Emma was inside the wooden boat as Alia was crawling past the boat. Emma called to Alia and put her arms out. Alia looked at Emma and then stood up on the side of the boat and climbed in. They began to rock the boat gently, smiling. When a caregiver helped them rock, they began to laugh and smile with each other.
As illustrated in the above anecdote, Alia and Emma, who were 10 months old and 14 months old, did not share many verbal directions to initiate and direct their social play. Yet, they seemed to understand what the other wanted through gestures, gaze following, and direct attention, and thus enjoyed joint social play. This ability to experience shared attention with a social partner is termed joint attention (Mundy and Newell, 2007). Joint attention has been described as ‘two individuals [who] know that they are attending to something in common’ (Tomasello, 1995: 106). Even though infants are capable of engaging in a playful episode, as described above, that requires simultaneous visual attention and social understanding (Carpendale and Lewis, 2004; Slomkowski and Dunn, 1996), the topic of joint attention among infant peers has been afforded very limited exploration in the literature. This qualitative study aimed to provide thick descriptions of how infants experience joint attention to engage in playful social interactions based on their mutual social understandings.
Joint attention and social play
There is a flourishing line of research which beautifully documents the synchronous communication and close relationship between adults, usually mothers, and infants (Stern, 1977/2002; Stern, 2000; Wittmer and Petersen, 2010).

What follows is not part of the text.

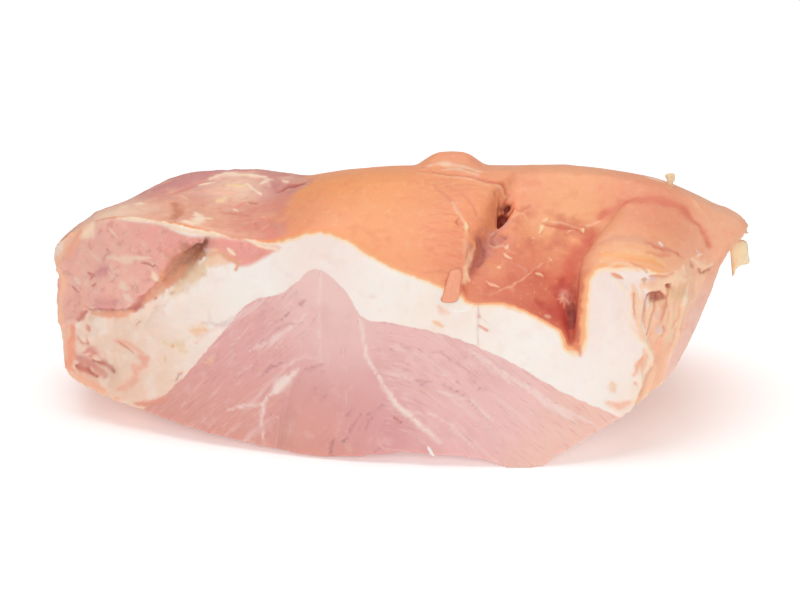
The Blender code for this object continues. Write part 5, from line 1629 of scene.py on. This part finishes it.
def flakeShape(outline, thickness, bulge):
    # a thin closed flake: rings from its middle to its outline, thinner towards the edge
    loop = curveThrough(outline, 0.35, closed=True)
    count, rings = len(loop), 9
    middle = loop.mean(0)
    normal = unit(np.cross(loop - middle, np.roll(loop, -1, 0) - middle).sum(0))
    normal = normal if normal[1] < 0 else -normal
    points, faces = [middle + normal * (bulge + thickness / 2), middle + normal * (bulge - thickness / 2)], []
    for side in (1, -1):
        for i in range(1, rings):
            out = i / rings
            ring = middle + (loop - middle) * out
            wavy = 0.28 * noise(*ring.T, 1.8, 53)
            lift = bulge * (1 - out ** 2) + wavy * out + side * thickness / 2 * math.sqrt(1 - out ** 4)
            points.extend(ring + normal * np.reshape(lift, (-1, 1)))
    points.extend(loop + normal * (0.28 * noise(*loop.T, 1.8, 53))[:, None])
    rim = 2 + 2 * (rings - 1) * count
    for side in (0, 1):
        starts = [2 + (side * (rings - 1) + i) * count for i in range(rings - 1)] + [rim]
        for j in range(count):
            k = (j + 1) % count
            fan = (side, starts[0] + j, starts[0] + k)
            faces.append(fan if side == 0 else fan[::-1])
            for inner, outer in zip(starts, starts[1:]):
                quad = (inner + j, outer + j, outer + k, inner + k)
                faces.append(quad if side == 0 else quad[::-1])
    return np.array(points), faces


def makePiece(name, shapes, look):
    points = np.concatenate([shape[0] for shape in shapes])
    faces, tones, done = [], [], 0
    for shapePoints, shapeFaces, tone in shapes:
        faces.extend(tuple(i + done for i in face) for face in shapeFaces)
        tones.append(np.tile(toneOf(tone), (len(shapePoints), 1)))
        done += len(shapePoints)
    mesh = bpy.data.meshes.new(name)
    mesh.from_pydata(((points - origin) * mm).tolist(), [], faces)
    bm = bmesh.new()
    bm.from_mesh(mesh)
    bmesh.ops.recalc_face_normals(bm, faces=bm.faces)
    bm.to_mesh(mesh)
    bm.free()
    storeColour(mesh, "shredTone", np.concatenate(tones))
    mesh.shade_smooth()
    piece = bpy.data.objects.new(name, mesh)
    bpy.context.scene.collection.objects.link(piece)
    mesh.materials.append(materials[look])
    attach(piece, "root")
    print(name, "has", len(mesh.polygons), "faces")
    return piece


materials = {name: shredMaterial(name) for name in shredLooks}
for name, flake in flakes.items():
    shape = flakeShape(flake["outline"], flake["thickness"], flake["bulge"])
    piece = makePiece(name, [(*shape, flake["tone"])], flake["look"])
    if name == "hangingFat":
        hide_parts("fat_scrap")
print("the loose bits lie on the knuckle")

bodyMesh = body.data
setPoints(bodyMesh, (pointsOf(bodyMesh) - origin) * mm)
bodyMesh.shade_smooth()
bodyMesh.materials.clear()
bodyMesh.materials.append(porkMaterial())
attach(body, "root")
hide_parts("main_muscle", "end_muscle", "fat_and_rind")
print("the knuckle is finished")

As more young children are cared for in the group care, many researchers emphasized the importance of the positive infant–teacher relationship (Lee, 2006). Relationships are considered as an important learning context (Berthelsen, 2009; Lee, 2006). From birth infants are social beings (Carpenter et al., 1998; Stern, 2000).
Infants begin to engage communicatively with adults around two months of age and follow the gaze of the adult around four or five months (Fogel, 2001). Gaze following and eye contact are considered as relationship bonding behaviors since those behaviors would make mothers feel connected to their infants (Stern, 1977/2002). Infants progress from dyadic interactions (infant-other) to triadic social systems (infant-object-other) toward the end of the first year and thus experience the emergence of joint attention (Dunham and Moore, 1995; Saxon et al., 2000). During this particular developmental transition, infants need to learn to ‘coordinate their attention and actions on objects in their environment with the attention and actions of their social partners’ (Dunham and Moore, 1995: 15).
The triadic interaction between a caregiver, an infant, and an object includes gaze following, various gestures and pointing, and joint attention (Carpendale and Lewis, 2004; Tomasello, 1995). As infants should be able to understand the adult’s intentions in the situation in order to coordinate attention and actions on objects, infants would experience joint attention and engage in participatory learning (Brownlee and Berthelsen, 2009; Tomasello, 1995). Thus, joint attention is a highly complex social-cognitive phenomenon (Tomasello, 1995). Learning is influenced and sustained by social interaction with others as well as communication and collaboration in relationships (Berthlsen, 2009).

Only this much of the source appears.